• _Task objective_
Output the data below in full, byte for byte. Nothing may differ.
— START OF Given information —
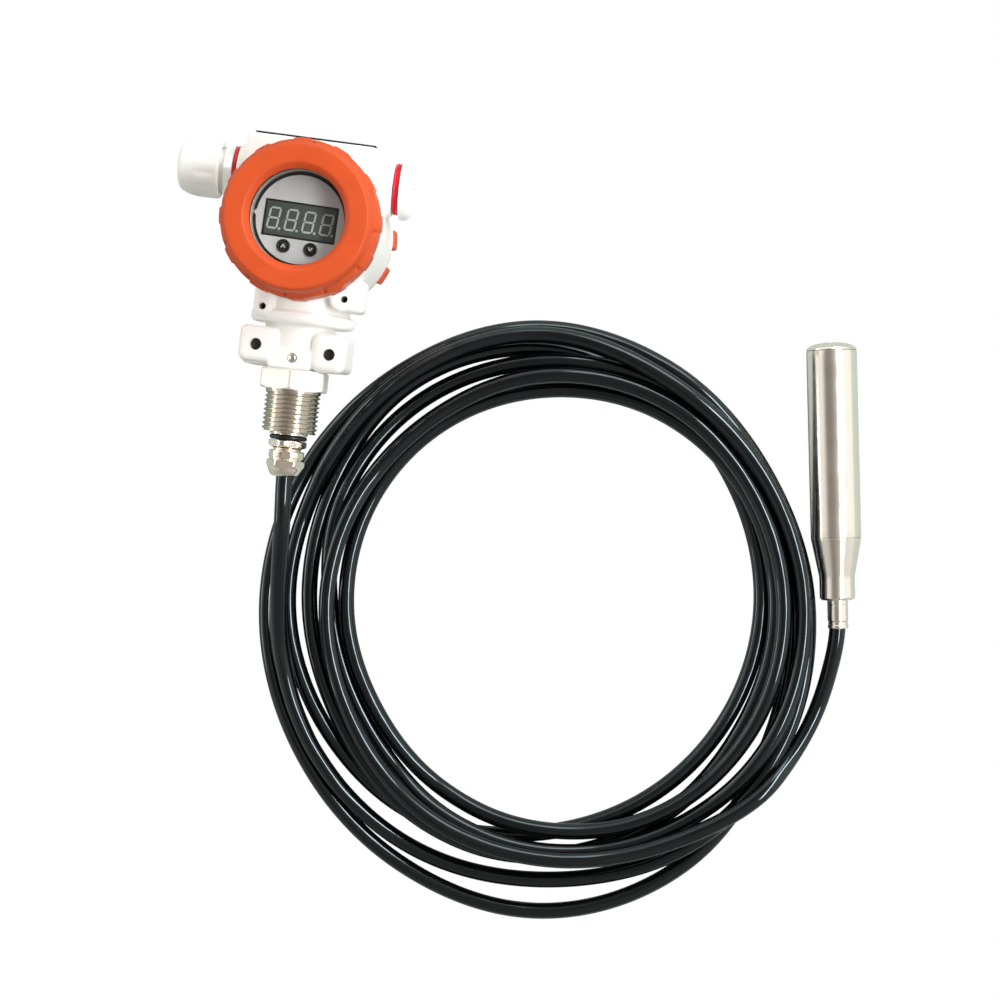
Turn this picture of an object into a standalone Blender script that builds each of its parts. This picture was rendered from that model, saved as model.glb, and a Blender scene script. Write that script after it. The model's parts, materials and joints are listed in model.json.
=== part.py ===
"""Submersible level transmitter: a cast head with a display, a coiled cable and a steel probe.

The head lies on the flat face of its rear cover. The origin is the centre of that face, +Z runs
along the drum's axis towards the display, the neck runs along -Y, and +X points at the blanking
plug. Lengths are in metres. A reach is a distance from the drum's axis along the neck or a conduit,
and a depth along the probe is counted from its tip.
"""

import math

import bmesh
import bpy
from mathutils import Vector

# Fits
SEAT_GAP = 0.0003
THREAD_GAP = 0.0004

# Levels of the head
REAR_CAP_HEIGHT = 0.0170
DRUM_LENGTH = 0.0680
FRONT_CAP_HEIGHT = 0.0264
DRUM_REAR = REAR_CAP_HEIGHT + SEAT_GAP
DRUM_FRONT = DRUM_REAR + DRUM_LENGTH
FRONT_CAP_BASE = DRUM_FRONT + SEAT_GAP
AXIS_RISE = 0.0387
AXIS_LEVEL = DRUM_REAR + AXIS_RISE

# Drum and its two compartments
DRUM_RADIUS = 0.0363
DRUM_CHAMFER = 0.0008
DRUM_WALL = 0.0063
BORE_RADIUS = DRUM_RADIUS - DRUM_WALL
MOUTH_STEP = 0.0014
MOUTH_DEPTH = 0.0028
PARTITION_DROP = 0.0163
PARTITION_THICKNESS = 0.0030
PARTITION_TOP = DRUM_FRONT - PARTITION_DROP
PARTITION_BOTTOM = PARTITION_TOP - PARTITION_THICKNESS
WIRE_HOLE_RADIUS = 0.0030
WIRE_HOLE_OFFSET = 0.0190

# Block that carries the conduits and the roof
BLOCK_OVERHANG = 0.0017
BLOCK_HALF_WIDTH = DRUM_RADIUS + BLOCK_OVERHANG
BLOCK_HALF_DEPTH = 0.0220
ROOF_RISE = 0.0039
ROOF_REACH = DRUM_RADIUS + ROOF_RISE
BLOCK_START = 0.0040
ROOF_CORNER = 0.0050
ROOF_INSET = 0.0033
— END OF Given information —
• _Solution to the exercise_
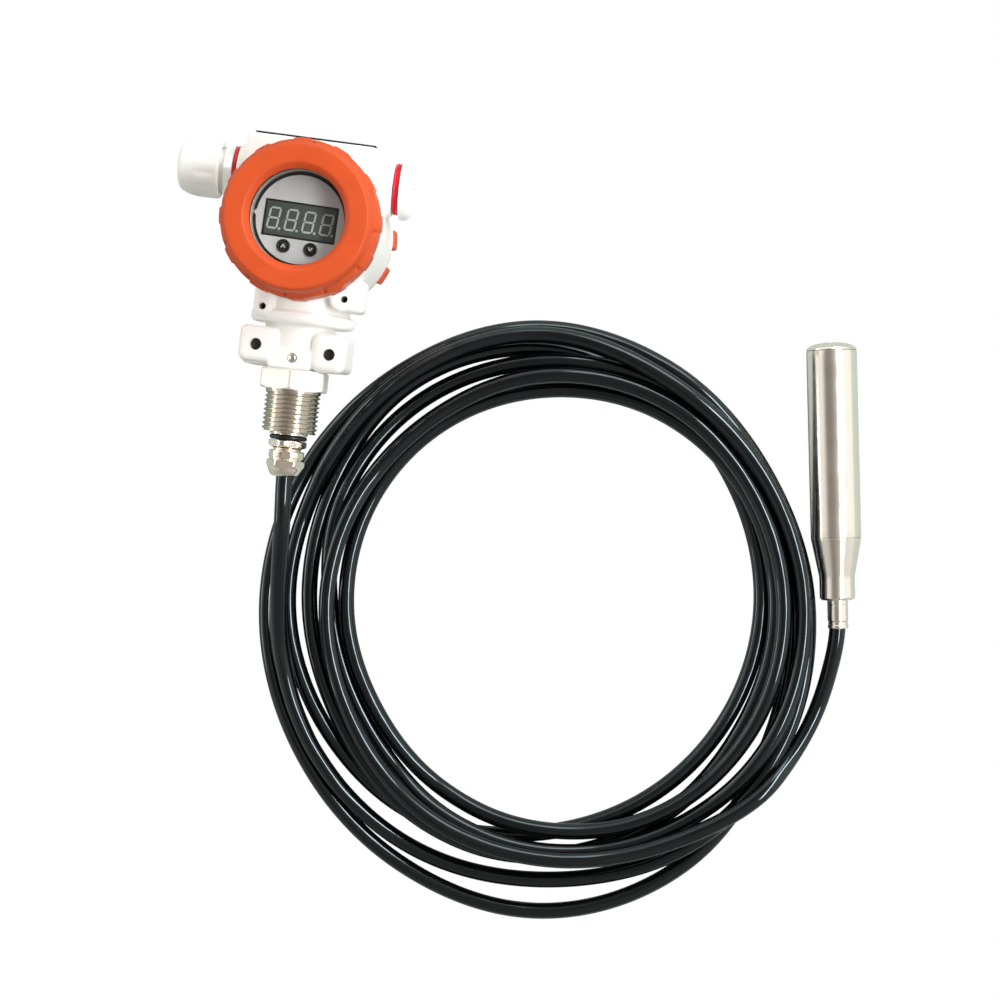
Turn this picture of an object into a standalone Blender script that builds each of its parts. This picture was rendered from that model, saved as model.glb, and a Blender scene script. Write that script after it. The model's parts, materials and joints are listed in model.json.
=== part.py ===
"""Submersible level transmitter: a cast head with a display, a coiled cable and a steel probe.

The head lies on the flat face of its rear cover. The origin is the centre of that face, +Z runs
along the drum's axis towards the display, the neck runs along -Y, and +X points at the blanking
plug. Lengths are in metres. A reach is a distance from the drum's axis along the neck or a conduit,
and a depth along the probe is counted from its tip.
"""

import math

import bmesh
import bpy
from mathutils import Vector

# Fits
SEAT_GAP = 0.0003
THREAD_GAP = 0.0004

# Levels of the head
REAR_CAP_HEIGHT = 0.0170
DRUM_LENGTH = 0.0680
FRONT_CAP_HEIGHT = 0.0264
DRUM_REAR = REAR_CAP_HEIGHT + SEAT_GAP
DRUM_FRONT = DRUM_REAR + DRUM_LENGTH
FRONT_CAP_BASE = DRUM_FRONT + SEAT_GAP
AXIS_RISE = 0.0387
AXIS_LEVEL = DRUM_REAR + AXIS_RISE

# Drum and its two compartments
DRUM_RADIUS = 0.0363
DRUM_CHAMFER = 0.0008
DRUM_WALL = 0.0063
BORE_RADIUS = DRUM_RADIUS - DRUM_WALL
MOUTH_STEP = 0.0014
MOUTH_DEPTH = 0.0028
PARTITION_DROP = 0.0163
PARTITION_THICKNESS = 0.0030
PARTITION_TOP = DRUM_FRONT - PARTITION_DROP
PARTITION_BOTTOM = PARTITION_TOP - PARTITION_THICKNESS
WIRE_HOLE_RADIUS = 0.0030
WIRE_HOLE_OFFSET = 0.0190

# Block that carries the conduits and the roof
BLOCK_OVERHANG = 0.0017
BLOCK_HALF_WIDTH = DRUM_RADIUS + BLOCK_OVERHANG
BLOCK_HALF_DEPTH = 0.0220
ROOF_RISE = 0.0039
ROOF_REACH = DRUM_RADIUS + ROOF_RISE
BLOCK_START = 0.0040
ROOF_CORNER = 0.0050
ROOF_INSET = 0.0033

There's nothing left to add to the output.